The best suppliers don’t just sell you a press and walk away. They help you rationalize your cylinder inventory, identify families of repeats that can be standardized, and develop a transition plan that makes economic sense. As one industry expert noted, sleeve adoption often follows an 80/20 rule—you identify the 20% of your jobs that cause 80% of your changeover pain and tackle those first.

For converters dealing with complex substrate requirements—from ultra-thin PET films to heavy aluminum foil—customized gravure press configurations can incorporate tailored drying systems, tension control algorithms calibrated to specific materials, and automated register correction that maintains quality across the entire web width. This isn’t off-the-shelf; this is engineering precision.

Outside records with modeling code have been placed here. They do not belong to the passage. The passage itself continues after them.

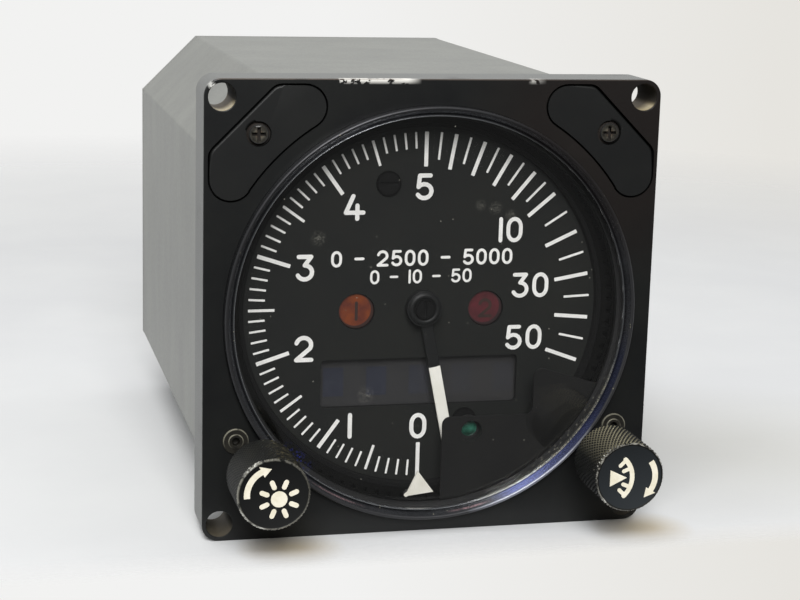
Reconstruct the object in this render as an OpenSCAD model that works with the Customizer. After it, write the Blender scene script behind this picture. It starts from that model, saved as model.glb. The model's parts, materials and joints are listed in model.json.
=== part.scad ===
// Radar altimeter indicator: a square panel flange with a round window, an eight-sided case behind it
// and a geared pointer and limit bug inside.
// Frame: millimetres, X to the right seen from the front, Z up, and the front faces -Y.
// The origin is the middle of the four panel holes, on the rear face of the flange.

/* [Panel flange] */
// Width and height of the square flange
flange_w = 82.5; // [82:0.5:100]
// Thickness of the flange, front to rear
flange_t = 10; // [9.8:0.1:14]
// Radius of the flange's corners
flange_corner_r = 3; // [1:0.5:3]
// Distance between the panel holes, across and up
hole_pitch = 76.2; // [75:0.1:76.6]
// Radius of each panel hole
hole_r = 2.4; // [1.6:0.1:2.5]

/* [Case] */
// Width and height of the case
case_w = 80; // [79:0.5:96]
// Size of the case's corner chamfers
case_chamfer = 12; // [8:0.5:12.5]
// Length of the case's tube
case_len = 98; // [94:1:140]
// Thickness of the case's sheet
case_wall = 1.5; // [1:0.1:1.8]
// Thickness of the rear cover
rear_cover_t = 3; // [2:0.5:5]
// Bevel on the rear cover's edge
rear_bevel = 1; // [0.4:0.1:1.5]

/* [Window] */
// Height of the dial's middle over the flange's middle
dial_z = -1; // [-1.5:0.1:-0.8]
// Radius of the window glass
glass_r = 36.6; // [36:0.1:36.8]
// Thickness of the window glass
glass_t = 2.2; // [1.8:0.1:3]
// How far the glass stands in front of the flange
glass_proud = 0.4; // [0:0.1:0.6]
// How far the bezel ring stands in front of the flange
ring_raise = 2; // [1:0.1:3]
// Thickness of the bezel ring's wall around the glass
ring_wall = 1; // [0.8:0.1:1]
// How far the bezel ring's lip covers the glass
lip_cover = 0.75; // [0.5:0.05:1.5]
// Thickness of the gasket behind the glass
gasket_t = 0.7; // [0.5:0.1:0.8]
// Thickness of the mask behind the glass
mask_t = 0.4; // [0.2:0.1:0.6]

/* [Dial and pointer] */
// Radius of the dial
dial_r = 33.1; // [32.5:0.1:33.2]
// Thickness of the dial
dial_t = 1; // [0.6:0.1:1.2]
// Depth of the dial's face behind the flange's face
dial_depth = 7.7; // [7.5:0.1:7.8]
// Radius of the pointer's shaft
pointer_shaft_r = 1.2; // [0.9:0.1:1.6]
// Radius of the pointer's hub
pointer_hub_r = 3.3; // [2.8:0.1:4]
// Length of the pointer from its axis to its tip
pointer_len = 27.5; // [20:0.5:30]
// Angle of the parked pointer, to the right of straight down
pointer_park = 11.8; // [5:0.1:15]
// Radius of the status lamps' lenses
lamp_r = 3.3; // [2.6:0.1:3.6]
// Distance of each status lamp from the middle
lamp_x = 12.15; // [11:0.05:14]
// Width of the number display's window
display_w = 37.2; // [30:0.1:38]
// Height of the number display's window
display_h = 9; // [7:0.1:9.4]
// Depth of the number display's middle under the dial's axis
display_drop = 14.05; // [13:0.05:14.5]

/* [Limit bug drive] */
// Gear module of the limit bug's ring and its pinion
ring_module = 0.75; // [0.7:0.05:0.75]
// Teeth on the set shaft's pinion
pinion_teeth = 13; // [13:1:13]
// Thickness of the limit bug's ring gear
bug_ring_t = 2; // [1.6:0.1:2]
// Wall between the ring gear's bore and its tooth roots, at the least
bug_ring_wall = 1; // [0.9:0.1:1.1]
// Travel of the set knob when it is pushed
push_travel = 2; // [1:0.1:2]

/* [Knobs] */
// Radius of each knob
knob_r = 6.35; // [5:0.05:6.6]
// Length of each knob
knob_len = 12.2; // [10:0.1:16]
// Gap between the flange and the knobs' undersides
knob_gap = 7.1; // [6.6:0.1:9]
// Distance of each knob to the side of the middle
knob_x = 31.75; // [31.4:0.05:32]
// Radius of the knobs' shafts
knob_shaft_r = 2; // [1.9:0.1:2.4]
// Radius of the bushings that carry the knobs' shafts
bushing_r = 2.9; // [2.6:0.05:2.95]

/* [Servo gears] */
// Gear module of the servo train
servo_module = 0.4; // [0.33:0.01:0.4]
// Teeth on the pointer's gear and on the feedback gear
pointer_teeth = 60; // [60:1:60]
// Teeth on the idler's small pinion
idler_pinion_teeth = 20; // [20:1:20]
// Teeth on the idler's large gear
idler_teeth = 52; // [52:1:52]
// Teeth on the motor's pinion
motor_teeth = 16; // [16:1:16]
// Radius of the servo motor
motor_r = 13.5; // [10:0.5:13.5]
// Length of the servo motor
motor_len = 40; // [30:1:45]
// Radius of the feedback potentiometer
pot_r = 11; // [9:0.5:11.5]
// Length of the feedback potentiometer
pot_len = 18; // [12:1:30]

/* [Rear connector] */
// Height of the connector's middle
connector_z = -12; // [-14:0.5:-11]
// Outer radius of the connector's shell
connector_r = 10.3; // [9.5:0.1:11]
// Wall of the connector's shell
connector_wall = 1.1; // [0.8:0.1:1.5]
// How far the connector's shell stands behind its flange
connector_out = 12.4; // [10:0.2:16]
// Depth of the recess that the mating plug enters
connector_recess = 7; // [5:0.5:9]

/* [Hidden] */
$fn = 96;

// Clearances: a turning fit, a piece in its seat, and air beside a moving piece
run_gap = 0.05;
seat_gap = 0.1;
air_gap = 0.35;

// Places along Y, from the front to the rear
front_y = -flange_t;
glass_y0 = front_y - glass_proud;
glass_y1 = glass_y0 + glass_t;
gasket_y1 = glass_y1 + gasket_t;
mask_y1 = glass_y1 + mask_t;
ledge_t = 0.9;
ledge_y1 = gasket_y1 + ledge_t;
dial_y0 = front_y + dial_depth;
dial_y1 = dial_y0 + dial_t;
bug_ring_y0 = dial_y0 - 1.6;
bug_ring_y1 = bug_ring_y0 + bug_ring_t;
ring_pocket_y0 = bug_ring_y0 - 2 * seat_gap;
carrier_flange_y0 = bug_ring_y1 + seat_gap;
bug_y0 = bug_ring_y0 - 1.8;
bug_t = 0.4;
arm_y0 = dial_y0 - 1.7;
arm_t = 0.5;
hub_y0 = dial_y0 - 2.3;
hub_y1 = dial_y0 - 0.7;
hub_hole_r = pointer_shaft_r + 0.6;
pointer_screw_r = 0.8;
pointer_half_w = 1.1;
pointer_shoulder_half_w = 1.08;
pointer_tip_half_w = 0.35;
pointer_shoulder = pointer_len - 0.85;

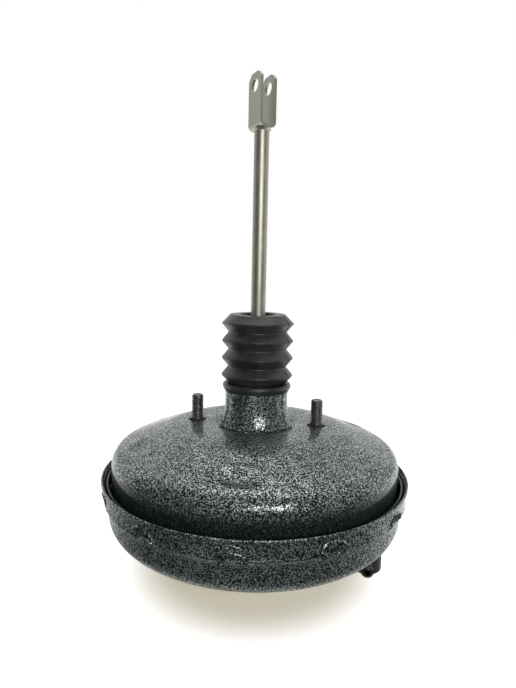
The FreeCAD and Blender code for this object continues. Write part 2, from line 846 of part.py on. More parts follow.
def makeNeckSeal():
    return turned("neck_seal", [
        ("tail_radius + free_gap", "neck_seal_level"),
        ("neck_bore - seal_lip", "neck_seal_level + seal_lip"),
        ("neck_bore - seal_lip", "neck_seal_level"),
        ("neck_bore", "neck_seal_level"),
        ("neck_bore", "bush_level"),
        ("tail_radius + free_gap", "bush_level"),
    ])


def makeNeckBush():
    return turned("neck_bush", [
        ("tail_radius + bush_clearance", "bush_level"),
        ("neck_bore", "bush_level"),
        ("neck_bore", "neck_ring_level"),
        ("tail_radius + bush_clearance", "neck_ring_level"),
    ])


def makeNeckRing():
    return turned("neck_ring", [
        ("tail_radius + free_gap", "neck_ring_level"),
        ("neck_bore", "neck_ring_level"),
        ("neck_bore", "neck_ring_level + neck_ring_height"),
        ("tail_radius + free_gap", "neck_ring_level + neck_ring_height"),
    ])


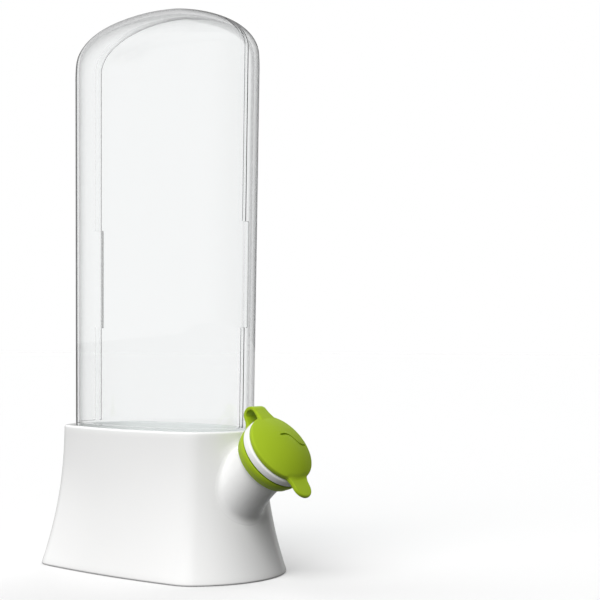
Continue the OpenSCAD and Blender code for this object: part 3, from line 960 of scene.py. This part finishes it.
# %% Wave sign
WAVE_MID, WAVE_LEN, WAVE_TURN, WAVE_HIGH, WAVE_COUNT = (-1.7, 6.2), 17, math.radians(68), 1.25, 1.15
WAVE_W, WAVE_DEEP, WAVE_ROUND, WAVE_STEPS = 0.95, 1.1, 0.45, 48


def wave_point(part):
    """A point of the sign on the dome: one even sine wave and a little more."""
    along = (part - 0.5) * WAVE_LEN
    swing = WAVE_HIGH * math.sin(math.tau * WAVE_COUNT * (part - 0.5))
    x = WAVE_MID[0] + along * math.cos(WAVE_TURN) + swing * math.sin(WAVE_TURN)
    y = WAVE_MID[1] + along * math.sin(WAVE_TURN) - swing * math.cos(WAVE_TURN)
    return Vector((x, y, dome_z(math.hypot(x, y))))


wave_path = [wave_point(i / WAVE_STEPS) for i in range(WAVE_STEPS + 1)]
wave_runs = [b - a for a, b in zip(wave_path[:1] + wave_path, wave_path[1:] + wave_path[-1:])]
wave_sides = [run.cross(Vector((0, 0, 1))).normalized() for run in wave_runs]
groove = sweep(wave_path, wave_sides, [section(WAVE_W, 2 * WAVE_DEEP, WAVE_ROUND * WAVE_W)] * len(wave_path))
cap_bm = carved(cap_bm, [groove])
bmesh.ops.transform(cap_bm, matrix=CAP_SEAT, verts=cap_bm.verts)
finish_piece("cap_dome", cap_bm, "cap", "cap_green", green_silicone, "spout_cap", sharp=35)

# %% [markdown]
# ### Hinge loop
#
# A flat band leaves the tether ring, runs round a loop and lies down on the cap's dome, where it widens.
# It is swept along its path with a rounded section. It bends when the cap opens, but here it rides on
# neither body.

# %% Strap
LOOP_X, LOOP_Z, LOOP_R = -20.9, -2.4, 3.5
LOOP_LEAVE, LOOP_LAND, LOOP_STEP = 25, 165, 7  # degrees
RING_LEG, RING_CORNER, CAP_CORNER, CAP_LEG = (-16.2, -7.4), (-19.3, -6.1), (-17.4, 1.75), (-14.6, 1.9)
STRAP_T, STRAP_W, STRAP_ROUND = 1.6, 8.2, 0.55
ON_CAP_X, ON_CAP_LEN, CAP_WIDER, CAP_THICKER, CAP_ROUNDER = -21, 6.4, 3.4, 1.2, 0.75
ON_RING_X, ON_RING_LEN, ON_RING_Z, RING_WIDER, RING_THICKER = -20, 3.8, -5, 2.2, 1.0


def loop_point(degrees):
    """A point of the loop, counted from its foot."""
    t = math.radians(degrees)
    return (LOOP_X - LOOP_R * math.sin(t), LOOP_Z - LOOP_R * math.cos(t))


ring_leg = bend(RING_LEG, RING_CORNER, loop_point(LOOP_LEAVE), 8)
loop = [Vector(loop_point(t)) for t in range(LOOP_LEAVE + LOOP_STEP, LOOP_LAND, LOOP_STEP)]
cap_leg = bend(loop_point(LOOP_LAND), CAP_CORNER, CAP_LEG, 16)
strap_line = ring_leg + loop + cap_leg
strap_path = [Vector((x, 0, z)) for x, z in strap_line]


def strap_shape(x, z):
    """The band widens and thickens where it lies on the cap and where it leaves the ring."""
    on_cap = min(max((x - ON_CAP_X) / ON_CAP_LEN, 0), 1) if z > 0 else 0
    on_ring = min(max((x - ON_RING_X) / ON_RING_LEN, 0), 1) if z < ON_RING_Z else 0
    width = STRAP_W + CAP_WIDER * on_cap ** 2 + RING_WIDER * on_ring ** 2
    thick = STRAP_T + CAP_THICKER * on_cap + RING_THICKER * on_ring
    return section(width, thick, STRAP_ROUND + CAP_ROUNDER * on_cap)


strap_sides = [Vector((0, 1, 0))] * len(strap_path)
strap_bm = sweep(strap_path, strap_sides, [strap_shape(x, z) for x, z in strap_line])
bmesh.ops.transform(strap_bm, matrix=CAP_SEAT, verts=strap_bm.verts)
strap = finish_piece("hinge_loop", strap_bm, None, "cap_green", green_silicone, "cap_strap", sharp=60)
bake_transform(strap)

# %% [markdown]
# ## Pod
#
# The pod is a deep clear shell with a real wall, a dome on top and an inward lip at its foot that the
# basket hangs on. Its rings run up the inside and the outside and close at two poles. A single surface
# with a thin-glass shader would be lighter, but it would show no wall thickness at the seam.

# %% Pod shell
DOME_END_RISE, DOME_SIDE_RISE, DOME_END_POWER, DOME_SIDE_POWER = 24, 32, 2, 2.15
DOME_END_Z, DOME_SIDE_Z = OVERALL_H - DOME_END_RISE, OVERALL_H - DOME_SIDE_RISE
SEAM_GAP, RING_RISE = 0.3, 1.2
LIP_W, TAB_W, TAB_H, TAB_RISE = 3, 5, 50, 49
BASKET_LIP_W, BASKET_LIP_T = 1.6, 1.6
POD_Z = SEAT_Z + SEAM_GAP
RING_Z = BASE_H + RING_RISE
DOOR_Z = RING_Z + SEAM_GAP
TAB_Z = BASE_H + TAB_RISE
DOME_STEPS, DOME_LAST, POD_STEPS = 26, 89, 12


def taper(z, low, off, power):
    """How wide the dome still is at a height: 1 where it starts and 0 at its pole."""
    rise = min(max((z - low) / (OVERALL_H - off - low), 0), 1)
    return max(1 - rise ** power, 0) ** (1 / power)


def spread(z):
    """How much wider than at the base's rim the pod is at a height."""
    return 1 + (POD_SPREAD - 1) * (z - BASE_H) / (OVERALL_H - BASE_H)


def dome_ring(z, off):
    """The pod's outline at a height: widened a little, and drawn in along the dome."""
    trim = min(off, POD_WALL)
    return pod_ring(z, off, spread(z) * taper(z, DOME_END_Z, trim, DOME_END_POWER),
                    spread(z) * taper(z, DOME_SIDE_Z, trim, DOME_SIDE_POWER))


def skin_levels(low, off):
    """Heights of a skin from its foot to just below its pole."""
    straight = [low, *stepped(low, DOME_SIDE_Z, POD_STEPS)[:-1]]
    dome_turns = [math.radians(DOME_LAST * i / DOME_STEPS) for i in range(DOME_STEPS + 1)]
    return straight + [DOME_SIDE_Z + (OVERALL_H - off - DOME_SIDE_Z) * math.sin(t) for t in dome_turns]


def pod_shell():
    """The whole clear shell with its real wall."""
    inner_low = POD_Z + BASKET_LIP_T
    rings = [dome_ring(z, POD_WALL) for z in reversed(skin_levels(inner_low, POD_WALL))]
    rings += [dome_ring(inner_low, POD_WALL + BASKET_LIP_W), dome_ring(POD_Z, POD_WALL + BASKET_LIP_W)]
    rings += [dome_ring(z, 0) for z in skin_levels(POD_Z, 0)]
    bm, first, last = loft(rings)
    close_ring(bm, first, (0, 0, OVERALL_H - POD_WALL))
    close_ring(bm, last, (0, 0, OVERALL_H))
    return bm


print("pod shell", 2 * len(skin_levels(POD_Z, 0)) + 2, "rings of", len(pod_ring(POD_Z, 0)), "points")

# %% [markdown]
# ### Seam
#
# The front half of the pod is a door. Behind its edge it has a half-thick lip that reaches under the
# back shell's edge, and a snap tab on each side. Both halves are cut from the same shell with
# matching prisms, which keeps the gap between them even all the way round. First the prisms' outlines.

# %% Outlines of the seam
MID_OFF, half_gap = POD_WALL / 2, SEAM_GAP / 2
TAB_TOP_Z = TAB_Z + TAB_H
SPARE = 1  # how far a cut runs on where nothing is left


def seam_x(z, off):
    """Half the pod's length at a height, drawn in by off."""
    return (POD_A - off) * spread(z) * taper(z, DOME_END_Z, off, DOME_END_POWER)


def mirrored(outline):
    """The same points on the other side, in reverse order."""
    return [(-x, z) for x, z in reversed(outline)]


def seam_arch(off, low):
    """The pod's side profile, drawn in by off, as the outline of what lies inside it."""
    heights = [low, TAB_Z, TAB_TOP_Z] + [z for z in skin_levels(low, off) if z > TAB_TOP_Z + SPARE]
    right = [(seam_x(z, off), z) for z in heights]
    return right + [(0, OVERALL_H - off)] + mirrored(right)


def both_ends(off, low, high):
    """Outlines of the wall outside that profile between two heights, at the +X end and at the -X end."""
    right = [(seam_x(high, off), high), (FAR, high), (FAR, low), (seam_x(low, off), low)]
    return [right, mirrored(right)]


print("snap tabs from", TAB_Z, "to", TAB_TOP_Z, "mm")

# %% [markdown]
# The back shell keeps the closed ring at the pod's foot and everything behind the seam. It loses the
# whole front, then the room for the door's lip and tabs.

# %% Back shell
tab_room = TAB_Z - SEAM_GAP, TAB_TOP_Z + SEAM_GAP
back_cuts = [box((-FAR, -FAR, RING_Z), (FAR, SEAM_GAP, 2 * FAR)),
             prism(seam_arch(MID_OFF - half_gap, RING_Z), -SPARE, LIP_W + SEAM_GAP)]
back_cuts += [prism(outline, -SPARE, TAB_W + SEAM_GAP) for outline in both_ends(MID_OFF + half_gap, *tab_room)]
finish_piece("pod_back", carved(pod_shell(), back_cuts), "pod", "pod_clear", clear, "pod_back_shell")

# %% [markdown]
# The door keeps everything in front of the seam, the lip behind it and the two tabs. It could be what the
# back shell's cuts remove, but then the two would touch, and touching clear solids show black seams. So
# it has cuts of its own: its foot and its back, all but the tabs behind the lip, and the half of the
# wall outside the lip, below the tabs and above them.

# %% Door
lip_low, lip_off, tab_off = DOOR_Z - SPARE, MID_OFF + half_gap, MID_OFF - half_gap
off_tabs = [(FAR, 0), (FAR, TAB_Z), (seam_x(TAB_Z, tab_off), TAB_Z), (seam_x(TAB_TOP_Z, tab_off), TAB_TOP_Z),
            (FAR, TAB_TOP_Z), (FAR, 2 * FAR)]
above_tabs = [point for point in seam_arch(lip_off, lip_low) if point[1] >= TAB_TOP_Z]
above_tabs += [(-FAR, TAB_TOP_Z), (-FAR, 2 * FAR), (FAR, 2 * FAR), (FAR, TAB_TOP_Z)]
door_cuts = [box((-FAR, -FAR, 0), (FAR, FAR, DOOR_Z)), box((-FAR, TAB_W, 0), (FAR, FAR, 2 * FAR)),
             prism(off_tabs + mirrored(off_tabs), LIP_W, TAB_W + SPARE)]
outside_lip = [*both_ends(lip_off, lip_low, TAB_Z), above_tabs]
door_cuts += [prism(outline, 0, LIP_W + SPARE / 2) for outline in outside_lip]
finish_piece("pod_front", carved(pod_shell(), door_cuts), "door", "pod_clear", clear, "pod_door")

# %% [markdown]
# ## Solids that stay
#
# The bottom plate is flat, and the basket is straight walls with round holes, so their CAD solids already
# have their real shape. Modelling them again would add nothing, and they only get their materials.

# %% Materials of the solids that stay
for node, material in (("base_floor", gloss_white), ("stem_basket", satin_white)):
    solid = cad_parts[node]
    for place in solid.material_slots:
        place.material = material
    print(node, material.name)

If you’re evaluating production equipment today, I’d suggest looking beyond the initial purchase price. Calculate total cost of ownership over five years, factoring in:
Changeover labor hours × operator rates
Substrate waste during setup × material cost per meter
Storage and logistics for cylinder inventory
Energy consumption (shorter dryers on modern presses reduce electrical demand)
Maintenance intervals and parts availability
The companies that have successfully transitioned to sleeve-based systems report ROI in under four months. That’s not theory; that’s documented from real-world implementations.
If you’re serious about reducing waste, speeding up changeovers, and making your production floor more responsive to customer demands, then taking a closer look at the available options is a logical next step. The right printing press selection process involves comparing specs, yes—but it also means asking hard questions about supplier support, customization capabilities, and long-term service.
Sleeve technology isn’t a fad. It’s not a niche solution for early adopters. It’s becoming the standard for any converter serious about staying competitive in a market that demands shorter runs, faster turnarounds, and tighter environmental accountability. With global rotogravure printing markets projected to reach $37.8 billion by 2034, the question isn’t whether you’ll adopt sleeve technology—it’s when.